▶ **Direction**: Set down exactly the lines of the listing below, please, beginning with the first and ending with the line that holds "soften_edges(piece, rounding[finish])".

------ Data lines

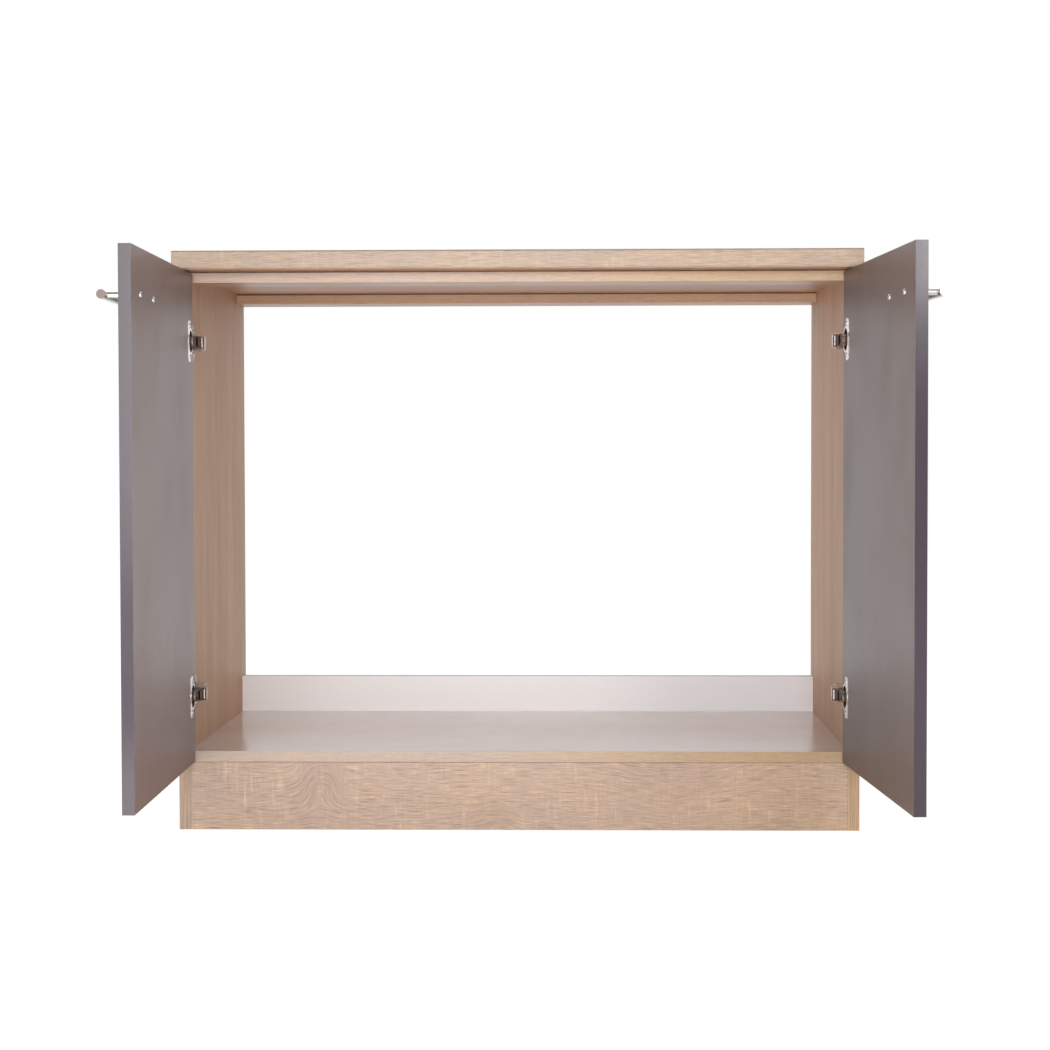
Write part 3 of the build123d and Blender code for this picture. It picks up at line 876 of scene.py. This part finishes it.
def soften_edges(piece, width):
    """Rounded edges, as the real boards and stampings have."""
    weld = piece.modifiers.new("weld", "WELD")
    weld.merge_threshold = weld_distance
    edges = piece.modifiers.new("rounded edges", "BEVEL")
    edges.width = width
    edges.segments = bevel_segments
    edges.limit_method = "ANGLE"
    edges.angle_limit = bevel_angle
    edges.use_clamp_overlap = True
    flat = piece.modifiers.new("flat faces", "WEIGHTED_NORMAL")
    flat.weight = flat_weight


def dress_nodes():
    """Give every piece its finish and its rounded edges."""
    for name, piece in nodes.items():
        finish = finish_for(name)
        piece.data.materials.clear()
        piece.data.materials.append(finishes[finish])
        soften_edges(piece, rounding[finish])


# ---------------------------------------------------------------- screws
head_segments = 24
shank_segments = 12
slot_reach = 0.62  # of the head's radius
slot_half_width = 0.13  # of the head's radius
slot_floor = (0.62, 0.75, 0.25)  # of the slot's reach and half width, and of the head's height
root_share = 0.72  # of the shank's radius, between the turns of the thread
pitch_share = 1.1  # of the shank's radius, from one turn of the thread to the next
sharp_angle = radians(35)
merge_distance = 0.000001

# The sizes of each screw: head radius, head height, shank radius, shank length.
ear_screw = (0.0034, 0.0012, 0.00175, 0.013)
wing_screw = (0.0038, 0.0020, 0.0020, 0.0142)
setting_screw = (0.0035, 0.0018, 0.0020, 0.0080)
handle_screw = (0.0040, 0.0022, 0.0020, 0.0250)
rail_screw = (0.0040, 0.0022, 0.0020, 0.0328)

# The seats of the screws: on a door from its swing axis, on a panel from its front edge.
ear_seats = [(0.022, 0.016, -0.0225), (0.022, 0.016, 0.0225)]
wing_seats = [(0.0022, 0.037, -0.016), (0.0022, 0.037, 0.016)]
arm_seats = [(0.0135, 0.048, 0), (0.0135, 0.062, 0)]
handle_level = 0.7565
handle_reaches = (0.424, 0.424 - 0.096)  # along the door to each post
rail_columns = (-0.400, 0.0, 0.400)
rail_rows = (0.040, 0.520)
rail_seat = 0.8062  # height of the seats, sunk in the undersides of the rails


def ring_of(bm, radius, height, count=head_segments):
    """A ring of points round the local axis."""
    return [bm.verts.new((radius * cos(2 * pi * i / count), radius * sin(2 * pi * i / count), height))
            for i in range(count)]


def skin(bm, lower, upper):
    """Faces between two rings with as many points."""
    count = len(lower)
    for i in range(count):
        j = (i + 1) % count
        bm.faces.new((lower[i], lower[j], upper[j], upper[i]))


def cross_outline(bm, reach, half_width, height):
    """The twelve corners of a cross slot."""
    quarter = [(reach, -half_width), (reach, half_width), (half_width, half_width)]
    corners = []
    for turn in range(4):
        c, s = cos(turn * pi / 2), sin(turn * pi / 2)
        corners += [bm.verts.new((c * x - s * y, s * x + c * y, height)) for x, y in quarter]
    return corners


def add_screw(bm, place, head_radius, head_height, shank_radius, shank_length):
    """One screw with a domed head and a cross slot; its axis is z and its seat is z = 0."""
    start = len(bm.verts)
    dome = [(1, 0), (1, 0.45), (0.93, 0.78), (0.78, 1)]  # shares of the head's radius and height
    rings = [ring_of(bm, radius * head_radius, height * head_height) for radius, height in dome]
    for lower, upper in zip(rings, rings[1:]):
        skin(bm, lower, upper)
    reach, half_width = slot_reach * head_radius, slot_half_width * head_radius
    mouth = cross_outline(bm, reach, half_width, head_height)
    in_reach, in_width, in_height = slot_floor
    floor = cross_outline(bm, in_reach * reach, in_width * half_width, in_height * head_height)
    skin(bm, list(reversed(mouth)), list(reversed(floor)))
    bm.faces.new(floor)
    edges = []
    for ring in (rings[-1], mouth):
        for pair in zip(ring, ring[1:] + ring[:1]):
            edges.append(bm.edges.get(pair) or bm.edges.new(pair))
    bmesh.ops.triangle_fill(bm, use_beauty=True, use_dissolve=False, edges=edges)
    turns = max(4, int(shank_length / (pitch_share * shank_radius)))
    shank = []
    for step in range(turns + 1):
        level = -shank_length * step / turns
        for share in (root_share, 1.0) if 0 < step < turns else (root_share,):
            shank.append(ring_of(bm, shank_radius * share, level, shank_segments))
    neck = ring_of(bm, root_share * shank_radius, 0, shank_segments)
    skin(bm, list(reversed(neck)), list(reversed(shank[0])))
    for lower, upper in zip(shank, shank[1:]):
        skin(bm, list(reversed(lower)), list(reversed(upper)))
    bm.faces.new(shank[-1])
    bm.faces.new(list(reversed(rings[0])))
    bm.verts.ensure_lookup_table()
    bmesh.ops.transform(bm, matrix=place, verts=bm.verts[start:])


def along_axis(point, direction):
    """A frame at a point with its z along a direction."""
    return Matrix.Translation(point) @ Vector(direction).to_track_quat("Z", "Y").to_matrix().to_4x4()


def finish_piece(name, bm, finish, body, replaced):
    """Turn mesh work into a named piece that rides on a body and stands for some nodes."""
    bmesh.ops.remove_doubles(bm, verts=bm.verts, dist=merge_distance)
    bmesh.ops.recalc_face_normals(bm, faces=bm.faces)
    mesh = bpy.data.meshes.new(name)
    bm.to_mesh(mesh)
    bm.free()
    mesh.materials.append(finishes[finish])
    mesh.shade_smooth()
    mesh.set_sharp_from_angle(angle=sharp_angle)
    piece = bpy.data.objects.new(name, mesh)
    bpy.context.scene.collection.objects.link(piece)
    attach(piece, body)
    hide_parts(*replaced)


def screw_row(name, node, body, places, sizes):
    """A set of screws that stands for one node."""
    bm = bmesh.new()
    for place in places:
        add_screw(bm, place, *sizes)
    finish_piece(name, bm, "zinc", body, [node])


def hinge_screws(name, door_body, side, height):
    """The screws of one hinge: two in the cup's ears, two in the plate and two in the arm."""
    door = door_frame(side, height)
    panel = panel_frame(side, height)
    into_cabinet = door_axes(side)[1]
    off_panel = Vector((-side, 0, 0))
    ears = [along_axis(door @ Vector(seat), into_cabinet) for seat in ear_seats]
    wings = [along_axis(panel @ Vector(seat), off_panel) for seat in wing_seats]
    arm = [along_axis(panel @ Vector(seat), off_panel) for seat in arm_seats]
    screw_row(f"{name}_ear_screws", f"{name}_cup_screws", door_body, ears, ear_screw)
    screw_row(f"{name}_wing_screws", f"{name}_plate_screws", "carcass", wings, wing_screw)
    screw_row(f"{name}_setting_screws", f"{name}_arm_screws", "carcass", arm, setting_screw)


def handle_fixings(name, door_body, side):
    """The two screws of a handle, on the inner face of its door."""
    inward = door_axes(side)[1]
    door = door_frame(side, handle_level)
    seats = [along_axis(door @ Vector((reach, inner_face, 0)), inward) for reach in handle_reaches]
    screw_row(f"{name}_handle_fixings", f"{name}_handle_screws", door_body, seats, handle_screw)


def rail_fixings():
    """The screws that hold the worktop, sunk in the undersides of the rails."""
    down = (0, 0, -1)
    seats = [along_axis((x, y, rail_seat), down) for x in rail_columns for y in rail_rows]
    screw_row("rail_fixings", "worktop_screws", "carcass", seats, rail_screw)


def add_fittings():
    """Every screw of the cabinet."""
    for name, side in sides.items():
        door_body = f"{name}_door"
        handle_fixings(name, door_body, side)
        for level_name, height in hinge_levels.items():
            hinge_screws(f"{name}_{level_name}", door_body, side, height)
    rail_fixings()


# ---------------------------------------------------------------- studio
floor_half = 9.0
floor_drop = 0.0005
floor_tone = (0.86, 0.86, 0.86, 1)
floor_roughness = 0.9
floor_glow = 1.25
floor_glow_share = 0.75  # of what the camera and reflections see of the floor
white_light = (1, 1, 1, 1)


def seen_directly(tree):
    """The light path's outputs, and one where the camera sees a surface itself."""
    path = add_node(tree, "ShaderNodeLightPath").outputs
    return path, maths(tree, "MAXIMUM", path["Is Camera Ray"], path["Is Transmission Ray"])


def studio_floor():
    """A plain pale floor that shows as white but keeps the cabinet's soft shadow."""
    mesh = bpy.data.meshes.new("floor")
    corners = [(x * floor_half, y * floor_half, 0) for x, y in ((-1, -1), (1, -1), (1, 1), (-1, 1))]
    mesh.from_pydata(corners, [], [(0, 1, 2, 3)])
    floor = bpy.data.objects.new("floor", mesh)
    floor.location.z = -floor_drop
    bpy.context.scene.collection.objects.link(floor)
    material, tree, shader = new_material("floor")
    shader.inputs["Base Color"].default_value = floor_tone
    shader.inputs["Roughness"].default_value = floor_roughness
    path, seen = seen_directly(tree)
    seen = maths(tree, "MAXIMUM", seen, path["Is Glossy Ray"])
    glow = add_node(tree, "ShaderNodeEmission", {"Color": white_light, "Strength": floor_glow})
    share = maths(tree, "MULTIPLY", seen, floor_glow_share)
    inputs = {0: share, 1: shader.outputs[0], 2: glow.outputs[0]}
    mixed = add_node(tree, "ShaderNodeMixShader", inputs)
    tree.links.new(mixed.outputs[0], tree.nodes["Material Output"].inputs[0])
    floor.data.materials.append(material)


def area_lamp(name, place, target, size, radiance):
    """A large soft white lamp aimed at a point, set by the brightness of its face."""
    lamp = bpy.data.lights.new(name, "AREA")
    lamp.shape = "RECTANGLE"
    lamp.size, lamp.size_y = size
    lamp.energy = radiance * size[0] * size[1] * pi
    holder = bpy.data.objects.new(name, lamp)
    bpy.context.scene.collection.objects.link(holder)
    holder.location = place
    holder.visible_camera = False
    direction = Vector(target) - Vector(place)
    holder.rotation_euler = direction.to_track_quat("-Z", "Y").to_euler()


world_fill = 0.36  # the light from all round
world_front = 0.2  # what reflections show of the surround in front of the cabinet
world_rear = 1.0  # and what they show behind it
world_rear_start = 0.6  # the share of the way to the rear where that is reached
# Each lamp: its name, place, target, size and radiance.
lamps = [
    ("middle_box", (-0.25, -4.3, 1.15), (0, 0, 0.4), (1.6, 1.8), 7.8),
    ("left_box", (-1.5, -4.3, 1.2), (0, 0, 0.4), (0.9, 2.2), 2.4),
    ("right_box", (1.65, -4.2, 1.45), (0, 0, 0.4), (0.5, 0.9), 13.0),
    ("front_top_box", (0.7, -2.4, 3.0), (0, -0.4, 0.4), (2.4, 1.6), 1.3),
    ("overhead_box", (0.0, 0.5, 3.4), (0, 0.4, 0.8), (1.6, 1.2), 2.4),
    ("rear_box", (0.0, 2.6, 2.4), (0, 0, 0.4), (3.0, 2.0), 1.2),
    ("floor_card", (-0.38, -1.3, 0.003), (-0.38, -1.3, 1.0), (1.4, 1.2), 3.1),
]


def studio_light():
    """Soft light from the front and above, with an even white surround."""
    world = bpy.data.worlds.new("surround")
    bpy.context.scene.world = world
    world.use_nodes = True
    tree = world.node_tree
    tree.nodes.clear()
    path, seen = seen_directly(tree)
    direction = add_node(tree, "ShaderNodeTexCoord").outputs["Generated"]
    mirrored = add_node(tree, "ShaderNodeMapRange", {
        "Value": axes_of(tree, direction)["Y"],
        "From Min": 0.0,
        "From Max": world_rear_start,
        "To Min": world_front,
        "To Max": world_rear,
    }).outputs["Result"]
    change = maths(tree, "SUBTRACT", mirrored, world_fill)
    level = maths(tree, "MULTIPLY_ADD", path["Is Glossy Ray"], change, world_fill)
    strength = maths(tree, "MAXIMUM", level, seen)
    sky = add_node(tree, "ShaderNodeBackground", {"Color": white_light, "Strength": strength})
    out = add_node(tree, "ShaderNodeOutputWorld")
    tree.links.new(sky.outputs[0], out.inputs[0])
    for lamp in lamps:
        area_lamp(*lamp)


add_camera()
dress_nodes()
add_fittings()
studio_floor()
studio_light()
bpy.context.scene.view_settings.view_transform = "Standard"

------------

▶ **Written reply**:
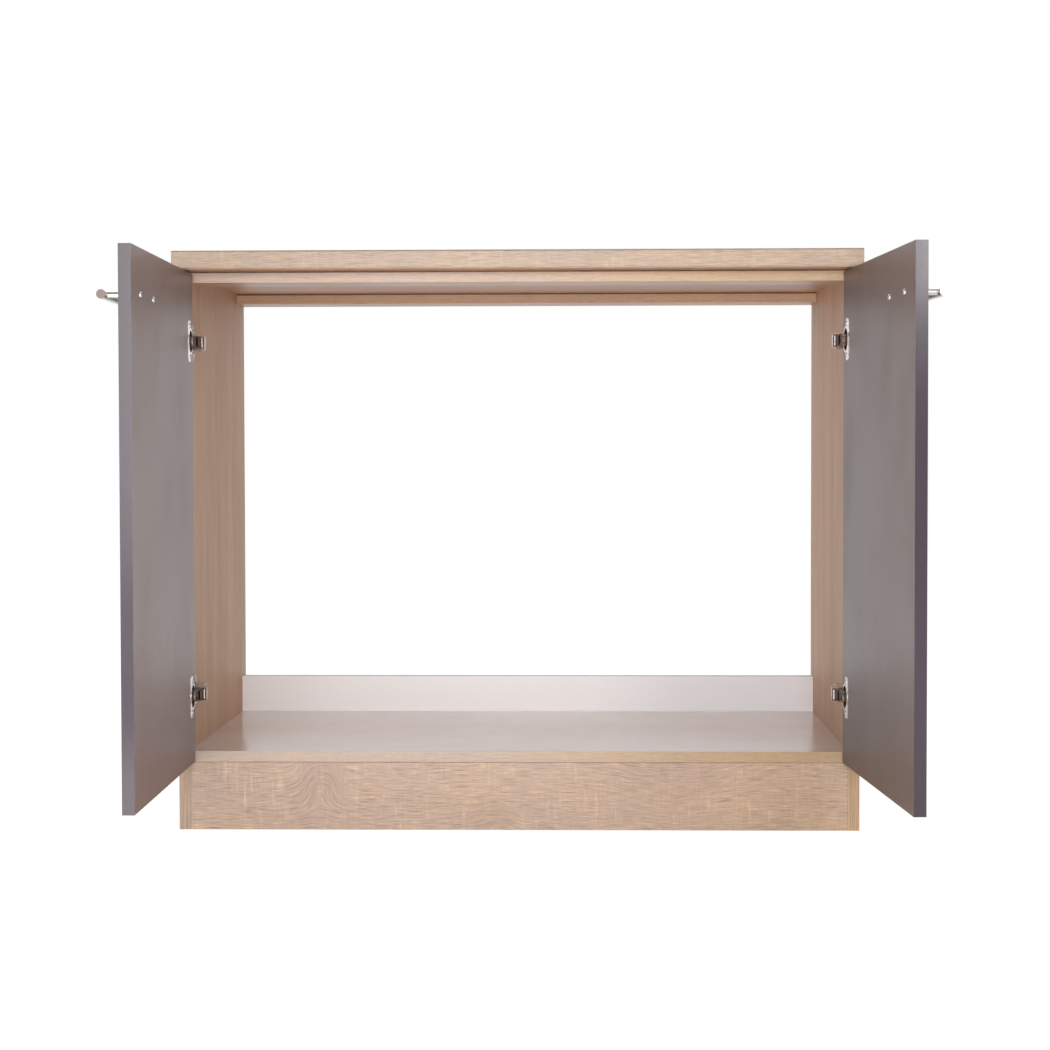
Write part 3 of the build123d and Blender code for this picture. It picks up at line 876 of scene.py. This part finishes it.
def soften_edges(piece, width):
    """Rounded edges, as the real boards and stampings have."""
    weld = piece.modifiers.new("weld", "WELD")
    weld.merge_threshold = weld_distance
    edges = piece.modifiers.new("rounded edges", "BEVEL")
    edges.width = width
    edges.segments = bevel_segments
    edges.limit_method = "ANGLE"
    edges.angle_limit = bevel_angle
    edges.use_clamp_overlap = True
    flat = piece.modifiers.new("flat faces", "WEIGHTED_NORMAL")
    flat.weight = flat_weight


def dress_nodes():
    """Give every piece its finish and its rounded edges."""
    for name, piece in nodes.items():
        finish = finish_for(name)
        piece.data.materials.clear()
        piece.data.materials.append(finishes[finish])
        soften_edges(piece, rounding[finish])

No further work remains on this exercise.